From the U.S. and France to Brazil, India and six other major countries surveyed, people are surprisingly positive about the impact of digital technology on the workplace.
In fact, fully 84 percent of workers surveyed are excited about the impact of digital on their job. More than two-thirds think that technologies such as robots, data analytics and artificial intelligence will help them be more efficient (74 percent), learn new skills (73 percent) and improve the quality of their work (66 percent).
Eighty-seven percent of these working people expect parts of their job to be automated in the next five years, ranging from 93 percent of millennials to 79 percent of baby boomers.
Of those who expect automation, 80 percent anticipate more opportunities than challenges in how automation will impact their work experiences in the next five years.
Additional Accenture research shows that artificial intelligence alone has the potential to double the annual economic growth rates and boost labor productivity by up to 40 percent by 2035 in the 12 developed countries examined.

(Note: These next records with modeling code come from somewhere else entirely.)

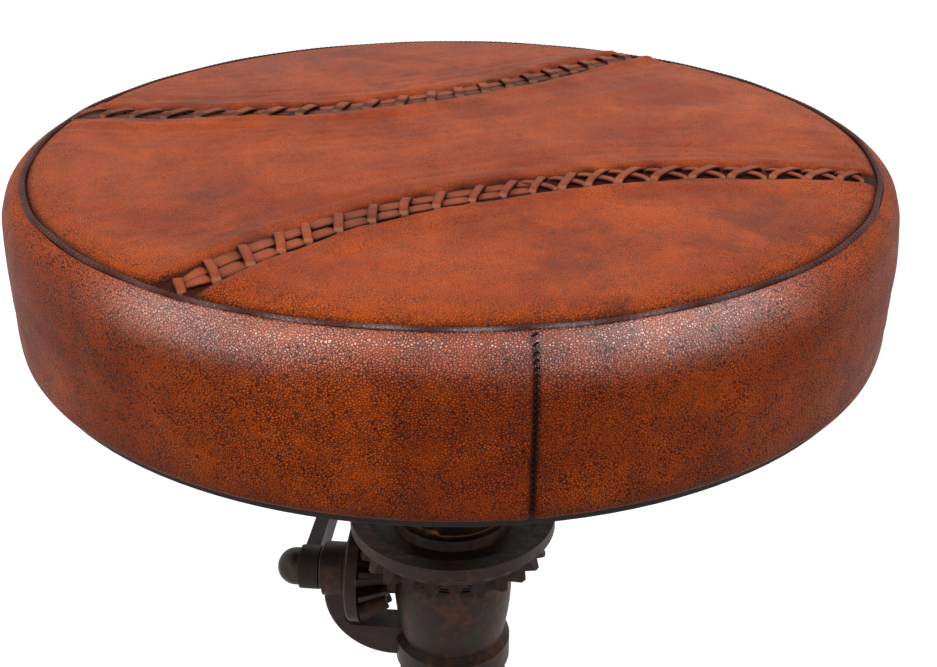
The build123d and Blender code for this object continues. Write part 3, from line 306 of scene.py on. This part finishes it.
def plain(name, color, rough, bump_scale=400, bump=0.1, gloss=0.4):
    """Cloth, foam, thread or rubber: one colour, a little mottled and rough."""
    g = material_graph(name)
    where = g.place()
    tone = g.noise(60, 4, 0.6, where)
    shade = g.ramp(tone, [(0.3, tuple(0.8 * x for x in color)), (0.7, tuple(1.15 * x for x in color))])
    normal = g.bump(g.noise(bump_scale, 3, 0.5, where), bump, 0.0005)
    return g.principled(Base_Color=shade, Roughness=rough, Normal=normal, Specular_IOR_Level=gloss)


def wood(name, light, dark, rough):
    """Wood whose grain runs along x."""
    g = material_graph(name)
    mapping = g.node("ShaderNodeMapping", {"Vector": g.place(), "Scale": (6.0, 90.0, 90.0)})
    grain = g.noise(4, 6, 0.6, mapping.outputs[0], 1.5)
    color = g.ramp(grain, [(0.35, dark), (0.65, light)])
    normal = g.bump(grain, 0.15, 0.0006)
    return g.principled(Base_Color=color, Roughness=rough, Normal=normal, Coat_Weight=0.15)


def make_materials():
    """The materials of the record's slots, and the piping's and the thread's, by name."""
    recipes = {
        "leather": (leather, rgb(216, 92, 20), rgb(172, 66, 18), rgb(58, 22, 19)),
        "lacing": (leather, rgb(184, 80, 34), rgb(140, 56, 26), rgb(60, 26, 20), 0.5, 0.50, 0.12),
        "piping": (leather, rgb(86, 34, 24), rgb(62, 24, 19), rgb(28, 11, 10), 0.5, 0.38, 0.08),
        "thread": (plain, rgb(34, 16, 14), 0.7, 400, 0.1, 0.1),
        "foam": (plain, rgb(214, 205, 176), 0.9),
        "plywood": (wood, rgb(196, 160, 112), rgb(160, 122, 80), 0.6),
        "lining": (plain, rgb(32, 30, 29), 0.9, 1600, 0.5),
        "plate_steel": (patina, rgb(36, 26, 24), rgb(58, 40, 32), 0.2, 0.60, 0.3),
        "cast_iron": (patina, rgb(56, 40, 37), rgb(98, 58, 38), 0.35, 0.50, 1.0, 0.45),
        "dark_steel": (patina, rgb(46, 35, 32), rgb(76, 50, 38), 0.25, 0.58, 0.35, 0.35),
        "fastener_steel": (patina, rgb(70, 58, 54), rgb(92, 62, 46), 0.7, 0.44, 0.3, 0.3),
        "bronze": (patina, rgb(84, 60, 42), rgb(112, 78, 46), 0.8, 0.48, 0.4),
        "grip_wood": (wood, rgb(112, 62, 34), rgb(62, 34, 22), 0.42),
        "glide_rubber": (plain, rgb(34, 34, 34), 0.7),
    }
    return {name: make(name, *values) for name, (make, *values) in recipes.items()}


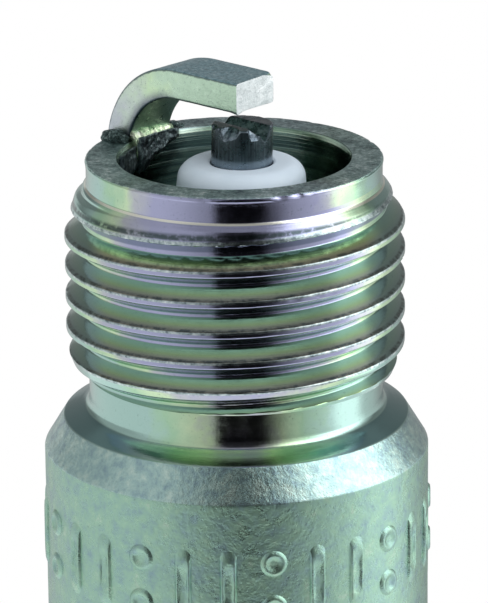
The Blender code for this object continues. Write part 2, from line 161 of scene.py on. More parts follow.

Additionally, the values of today’s workforce will require leaders to respond with a different range of rewards, benefits and support. According to modeling undertaken by Accenture Strategy and Gallup, non-financial factors, such as well-being, engagement, quality of life and status are equal, if not more important to workers than income and benefits.
To help leaders navigate and shape the future workforce, Accenture has the following recommendations:
From top to bottom, invest in technical and more human skills involving creativity and judgment, taking advantage of the fact that 85 percent of workers are ready to invest their free time in the next six months to learn new skills.
Scale reskilling by using digital technology. This can include wearable technologies, such as smart glasses that provide technical advice and information as workers carry out tasks. It can also include intelligent software to personalize training that offers recommendations to support an individual’s life-long learning needs.
Co-create role-based, gig-like employment opportunities to satisfy workers’ demands for more varied work and flexible arrangements.
Develop platforms through which a range of resources and services can be offered to employees and freelancers alike in order to create a compelling community that keeps top talent loyal.
Address industry-wide skills shortages by supporting longer term, collective solutions. These include public private partnerships designed to create a broad adoption of skills training.
Work with the education sector to design curricula that develop relevant skills at the beginning of the talent supply chain.
Methodology
In Harnessing Revolution: Creating the Future Workforce, Accenture combined quantitative and qualitative research techniques in order to analyze how responsive and responsible leadership could help create the future workforce.
The research program is built on three pillars of a survey, econometric modelling and an index, complimented by extensive secondary research and in-depth interviews with leading experts from universities, start-ups, large corporations and government organizations.
The online survey was conducted in the U.S., Brazil, U.K., France, Germany, Australia, Italy, India, Japan and Turkey of 10,527 workers across skill levels and generations. The survey was conducted between November 26 and December 9, 2016.